The Beauty Hidden in the Ordinary
There is a particular kind of beauty that does not ask to be noticed. It does not arrive with fanfare or announce itself in grand gestures. It simply exists, waiting quietly in the margins of everyday life, for someone to slow down long enough to see it.
I used to walk to school the same way every morning, barely registering what was around me. I was usually running slightly late, earphones in, eyes fixed somewhere ahead. Then one winter morning, I happened to glance down at a puddle on the pavement and stopped without quite meaning to. The surface was perfectly still, and caught inside it was a reflection of the sky, pale grey and streaked with early light. For a moment, the puddle looked less like water on concrete and more like a window left open in the ground. I stood there longer than I should have, genuinely surprised that something so unremarkable could look so much like something else entirely.

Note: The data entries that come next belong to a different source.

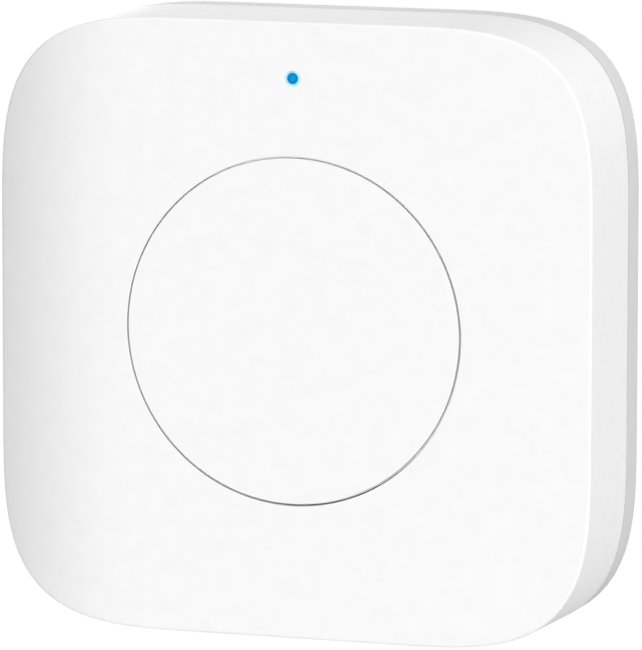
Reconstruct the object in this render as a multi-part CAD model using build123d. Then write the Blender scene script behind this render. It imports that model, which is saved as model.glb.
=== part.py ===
from build123d import *
import os
from math import cos, radians, sin

# A square smart button for a wall: a white two-part case, a round push cap, an indicator light,
# and inside it a circuit board with a click switch on its front and a coin cell on its back.
# Each piece is drawn lying on its back: x to the right, y up the face, z out of the wall.
# The origin is the middle of the adhesive face. stand_up() turns a finished piece upright.

# Case, outer form
width = 45.0                  # across the sides at the parting line
face_draft = 0.15             # how much each side leans in from the parting line to the face
corner_start_share = 0.46     # where a corner leaves the side, of the half width
corner_lead_share = 2.115     # radius of the flat arcs that lead into a corner, of its reach
corner_lead_angle = 12.4      # how far each of them turns, in degrees
base_depth = 3.3              # from the back of the rear cover to the parting line
face_edge_break = 0.2         # the crisp edge round the face
base_edge_round = 0.9         # the soft edge at the wall
base_edge_bands = 2           # short straight bands that make up that round
parting_gap = 0.1             # the fine shadow line between the two covers

# Case, walls and the joint between the covers
wall = 1.5
face_wall = 1.5
floor_wall = 1.4
tongue_height = 1.0           # lip of the rear cover that enters the front cover
rebate_wall = 0.75            # what is left of the front cover's wall outside that lip
fit_gap = 0.1                 # clearance round the lip
snap_width = 5.0
snap_thickness = 0.9
snap_height = 5.8             # snap arms, above the rear cover's floor
snap_spread = 8.0             # of each snap arm from the middle of its side
snap_gap = 0.15               # between a snap arm and the wall
snap_barb = 0.12
snap_barb_height = 1.0
snap_pocket = 0.45            # depth of the pocket that takes a barb
notch_width = 8.0             # pry notch in the lower edge
notch_depth = 0.9
notch_height = 1.2
press_frame = 12.0            # square ridge on the floor that keeps the cell in its holder
press_frame_wall = 0.8
press_frame_gap = 0.3
floor_rib = 0.8
floor_rib_height = 0.4
rib_thickness = 0.8           # ribs that carry the edge of the board
rib_bearing = 0.9             # how far they reach over the board
rib_spread = 8.0
overrun = 0.5                 # how far a cut runs past the face that it starts from
pin_sides = 12                # flats round the small pins, posts, pegs, screws and light pipe

# Adhesive pad
pad_diameter = 34.0
pad_thickness = 0.8
pad_proud = 0.4               # how far it stands out of its recess
pad_gap = 0.3

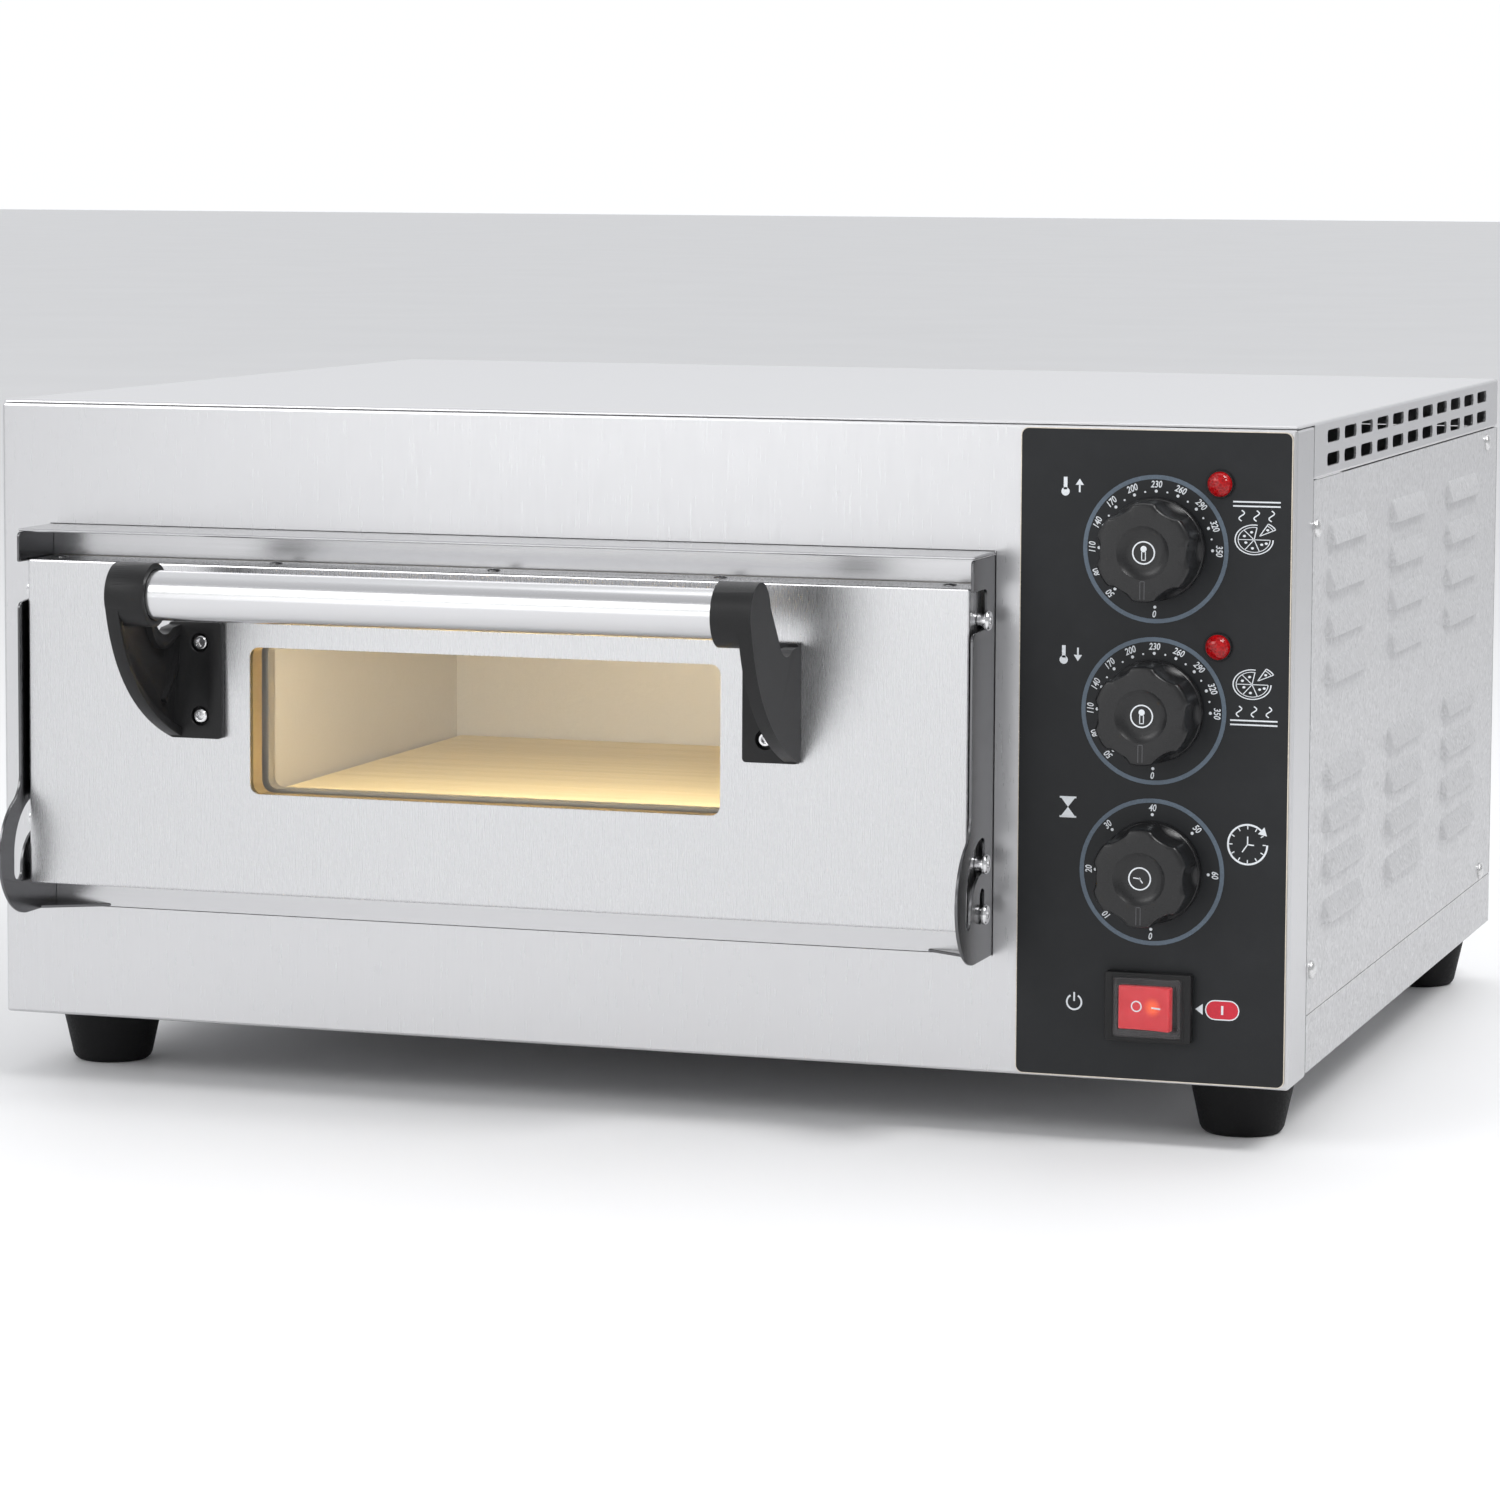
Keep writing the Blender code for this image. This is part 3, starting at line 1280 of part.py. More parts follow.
def glazing():
    """Two panes with the heatproof frame that spaces them."""
    outer_front = -DOOR_FACE + THIN + GAP
    outer_back = outer_front + GLASS
    lip_front = -DOOR_BACK - THIN / 2 - INNER_WINDOW_DEPTH
    inner_back = lip_front - GAP
    inner_front = inner_back - GLASS
    lap = window_outline(GLASS_LAP, 0.003)
    prism("outer_glass", lap, "XZ", FRONT + outer_front, GLASS, GLAZING)
    prism("inner_glass", lap, "XZ", FRONT + inner_front, GLASS, GLAZING)
    spacer = prism(
        "glass_spacer",
        lap,
        "XZ",
        FRONT + outer_back + GAP,
        inner_front - outer_back - 2 * GAP,
        GASKET,
    )
    hole = prism(
        "spacer_hole",
        window_outline(0.001, WINDOW_CORNER + 0.001),
        "XZ",
        FRONT + outer_back - GLASS / 2,
        inner_front - outer_back + GLASS,
        None,
        cutters,
    )
    cut_all(spacer, hole)
    return [bpy.data.objects[name] for name in ("outer_glass", "inner_glass", "glass_spacer")]


def stud(name, side, z):
    """A shouldered stud on the door's side. It turns or slides in the hinge plate."""
    start = DOOR_WIDTH / 2 + GAP
    profile = [
        (0.0, STUD_SHANK + STUD_HEAD - 0.0009),
        (0.0018, STUD_SHANK + STUD_HEAD - 0.0009),
        (0.0018, STUD_SHANK + STUD_HEAD),
        (STUD_HEAD_RADIUS - 0.0004, STUD_SHANK + STUD_HEAD),
        (STUD_HEAD_RADIUS, STUD_SHANK + STUD_HEAD - 0.0004),
        (STUD_HEAD_RADIUS, STUD_SHANK),
        (STUD_RADIUS, STUD_SHANK),
        (STUD_RADIUS, 0.0),
        (0.0, 0.0),
    ]
    made = turned(name, Vector(), profile, POLISHED, "X", steps=20)
    turn = AXES["X"] if side > 0 else Matrix.Rotation(math.radians(-90), 4, "Y")
    made.matrix_world = Matrix.Translation(at(DOOR_X + side * start, -STUD_OUT, z)) @ turn
    return made


def bracket_outline(inset=0.0):
    """The bracket's side view: a barrel at the top and a curved front running down to the foot."""
    barrel = (FRONT - TUBE_OUT, FOOT_HEIGHT + TUBE_Z)
    radius = BARREL_RADIUS - inset
    face = FRONT - DOOR_FACE - GAP - BRACKET_FOOT / 2 + inset / 2
    base = FOOT_HEIGHT + BRACKET_BASE + inset
    over = arc(barrel, radius, 10, 180, 15)
    front_start = (barrel[0] - radius, barrel[1])
    front_end = (face, base)
    pull = (barrel[0] - radius + BRACKET_PULL, base + BRACKET_BELLY)
    curve = []
    for i in range(1, 12):
        t = i / 12
        curve.append(
            tuple(
                (1 - t) ** 2 * front_start[k] + 2 * t * (1 - t) * pull[k] + t * t * front_end[k]
                for k in range(2)
            )
        )
    neck_top = FOOT_HEIGHT + BRACKET_FOOT_TOP - inset
    middle = (FRONT - DOOR_FACE - THROAT_OUT, neck_top + THROAT_RISE)
    throat = arc(middle, THROAT_RADIUS + inset, 205, 305, 7)
    return over + curve + [front_end, (face, neck_top - 0.001)] + list(reversed(throat))


def bracket(name, side):
    """A moulded handle bracket. Its outer face is flat; its inner side is hollowed."""
    outer = HANDLE_X + side * HANDLE_SPAN / 2
    web_inner = outer - side * BRACKET_WEB
    start = min(outer, web_inner)
    web = prism(name, bracket_outline(), "YZ", start, BRACKET_WEB, BLACK_PLASTIC)
    pocket_start = web_inner - THIN if side > 0 else web_inner - BRACKET_POCKET
    pocket = prism(
        name + "_pocket",
        bracket_outline(BRACKET_RIM),
        "YZ",
        pocket_start,
        BRACKET_POCKET + THIN,
        None,
        cutters,
    )
    barrel_start = min(outer, outer - side * BARREL_LENGTH)
    middle = at(barrel_start, -TUBE_OUT, TUBE_Z)
    barrel = rod(name + "_barrel", middle, BARREL_LENGTH, BARREL_RADIUS, "X", None, cutters, 40)
    bore_x = outer - side * BARREL_END
    bore_start = min(bore_x, bore_x - side * BARREL_LENGTH)
    bore = rod(
        name + "_bore",
        at(bore_start, -TUBE_OUT, TUBE_Z),
        BARREL_LENGTH,
        TUBE_RADIUS + GAP,
        "X",
        None,
        cutters,
        40,
    )
    foot_inner = outer - side * BRACKET_FOOT_WIDTH
    foot_low = at(min(outer, foot_inner), -DOOR_FACE - GAP - BRACKET_FOOT, BRACKET_BASE)
    foot_high = at(max(outer, foot_inner), -DOOR_FACE - GAP, BRACKET_FOOT_TOP)
    flange = box(name + "_foot", foot_low, foot_high, None, cutters)
    bevel(flange, 0.001, 1)
    boolean(web, pocket)
    join_all(web, barrel, flange)
    seats = []
    for z in BRACKET_SCREW_Z:
        seat = rod_mesh(BRACKET_SCREW_RADIUS + 0.0008, 2 * BRACKET_SCREW_HEAD, "Y", 20)
        x = foot_inner + side * BRACKET_SCREW_INSET
        seats.append((seat, at(x, -DOOR_FACE - GAP - BRACKET_FOOT, z)))
    return cut_all(web, bore, joined_cutter(name + "_seats", seats))


def bracket_screw(name, side, z):
    """A socket-head screw in the bracket's foot."""
    outer = HANDLE_X + side * HANDLE_SPAN / 2
    x = outer - side * (BRACKET_FOOT_WIDTH - BRACKET_SCREW_INSET)
    seat = -DOOR_FACE - GAP - BRACKET_FOOT + BRACKET_SCREW_HEAD
    head = BRACKET_SCREW_HEAD - GAP
    socket = 0.0016
    profile = [
        (0.0, head - 0.0016),
        (socket, head - 0.0016),
        (socket, head),
        (BRACKET_SCREW_RADIUS - 0.0004, head),
        (BRACKET_SCREW_RADIUS, head - 0.0004),
        (BRACKET_SCREW_RADIUS, 0.0),
        (0.0, 0.0),
    ]
    made = turned(name, Vector(), profile, POLISHED, steps=18)
    place = Matrix.Translation(at(x, seat - GAP, z))
    made.matrix_world = place @ Matrix.Rotation(math.radians(90), 4, "X")
    return made


def handle_tube():
    """The aluminium grip between the brackets."""
    reach = HANDLE_SPAN / 2 - BARREL_END - GAP
    start = at(HANDLE_X - reach, -TUBE_OUT, TUBE_Z)
    tube = smooth(rod("handle_tube", start, 2 * reach, TUBE_RADIUS, "X", ALUMINIUM, sides=40))
    bore_start = start - Vector((THIN, 0, 0))
    bore_length = 2 * (reach + THIN)
    bore = rod(
        "tube_bore", bore_start, bore_length, TUBE_RADIUS - TUBE_WALL, "X", None, cutters, 40
    )
    return cut_all(tube, bore)


# ---------------------------------------------------------------- the whole oven


def build_cabinet():
    front_panel()
    frame_plate()
    hood()
    cheek("hinge_plate_left", -1)
    cheek("hinge_plate_right", 1)
    top_cover()
    side_panel("side_panel_left", -1)
    side_panel("side_panel_right", 1)
    base_tray()
    rear_panel()
    feet()
    gland()
    terminal_block()


def build_chamber():
    liner()
    blanket()
    partition()
    stone()
    rail("stone_rail_left", -1)
    rail("stone_rail_right", 1)
    element("upper_heating_element", UPPER_ELEMENT_Z)
    element("lower_heating_element", LOWER_ELEMENT_Z)


def build_controls():
    overlay()
    for index, label in enumerate(("top_heat", "bottom_heat", "timer")):
        knob(f"{label}_knob", index)
        shaft(f"{label}_shaft", index)
    regulator("top_thermostat", 0)
    regulator("bottom_thermostat", 1)
    timer()
    sensing_bulb("top_sensing_bulb", 0, UPPER_BULB)
    sensing_bulb("bottom_sensing_bulb", 1, LOWER_BULB)
    lamp("top_heat_lamp", 0)
    lamp("bottom_heat_lamp", 1)
    switch()


def build_door():
    on_door(door_skin(), door_liner(), *glazing(), handle_tube())
    for side, label in ((-1, "left"), (1, "right")):
        on_door(bracket(f"handle_bracket_{label}", side))
        for place, z in zip(("lower", "upper"), BRACKET_SCREW_Z):
            on_door(bracket_screw(f"bracket_screw_{label}_{place}", side, z))
        for role, z in (("hinge", HINGE_Z), ("guide", GUIDE_Z), ("latch", LATCH_Z)):
            on_door(stud(f"{role}_stud_{label}", side, z))


build_cabinet()
build_chamber()
build_controls()
build_door()
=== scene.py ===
"""The look of the countertop pizza oven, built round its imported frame.

Lengths here are in millimetres: x from the cabinet's middle, y behind the front panel's face and z above
the cabinet's base. at() turns them into the frame's metres.
"""

import math

import bmesh
import bpy
from mathutils import Matrix, Vector


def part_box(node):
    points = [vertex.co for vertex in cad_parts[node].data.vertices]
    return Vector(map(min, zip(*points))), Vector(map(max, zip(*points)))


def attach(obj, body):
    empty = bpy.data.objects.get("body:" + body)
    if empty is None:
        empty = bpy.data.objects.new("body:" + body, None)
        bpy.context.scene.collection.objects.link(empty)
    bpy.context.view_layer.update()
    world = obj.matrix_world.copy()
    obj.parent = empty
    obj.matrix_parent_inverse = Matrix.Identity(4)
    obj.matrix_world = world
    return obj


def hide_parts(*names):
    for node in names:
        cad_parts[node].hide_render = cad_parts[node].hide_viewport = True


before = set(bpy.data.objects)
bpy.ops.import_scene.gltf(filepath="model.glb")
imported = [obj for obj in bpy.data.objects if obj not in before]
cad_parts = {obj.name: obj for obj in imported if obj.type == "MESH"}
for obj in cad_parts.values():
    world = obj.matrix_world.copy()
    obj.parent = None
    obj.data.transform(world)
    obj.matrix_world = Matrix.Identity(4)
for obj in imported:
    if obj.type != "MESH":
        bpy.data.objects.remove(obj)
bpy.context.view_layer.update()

MM = 0.001
panel_low, panel_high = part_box("front_panel")
FRONT, BASE = panel_low.y, panel_low.z
HALF_WIDTH = panel_high.x / MM
BODY_HEIGHT = (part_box("top_cover")[1].z - BASE) / MM
BODY_DEPTH = (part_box("top_cover")[1].y - FRONT) / MM
DOOR_MIDDLE = sum(corner.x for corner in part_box("door_skin")) / 2 / MM
FILM_FACE = (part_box("control_overlay")[0].y - FRONT) / MM

DIAL_X = 223.7
DIAL_Z = (213.8, 149.4, 85.0)
DIALS = ("top_heat", "bottom_heat", "timer")


def at(x, y, z):
    return Vector((x * MM, FRONT + y * MM, BASE + z * MM))


# ---------------------------------------------------------------- materials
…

That small pause changed the way I moved through the world, at least for a while. I began noticing things I had edited out of my attention without realizing it: the sound a kettle makes just before it comes to a full boil, the particular warmth of a room after everyone in it has been talking for a long time, the way an old woman on the bus mouths the words to whatever she is listening to, entirely absorbed, entirely unself-conscious. None of these things were extraordinary. But each of them carried a kind of quiet weight that I had simply never bothered to pick up before.
I think we are trained, without anyone meaning to train us, to reserve our appreciation for the exceptional. We wait for sunsets worth photographing, for moments worth telling someone about later. In doing so, we develop a habit of skimming over the texture of ordinary life as though it were merely the space between things that actually matter. But I have started to wonder whether that gets it exactly backwards. Perhaps the ordinary is not the gap between meaningful moments. Perhaps it is where most of meaning actually lives.
There is no dramatic conclusion to offer here. I still walk to school half-distracted most mornings. I still miss more than I catch. But I have learned that beauty in everyday life is not something you find once and keep. It is something you have to keep choosing to look for, again and again, in the same unremarkable places.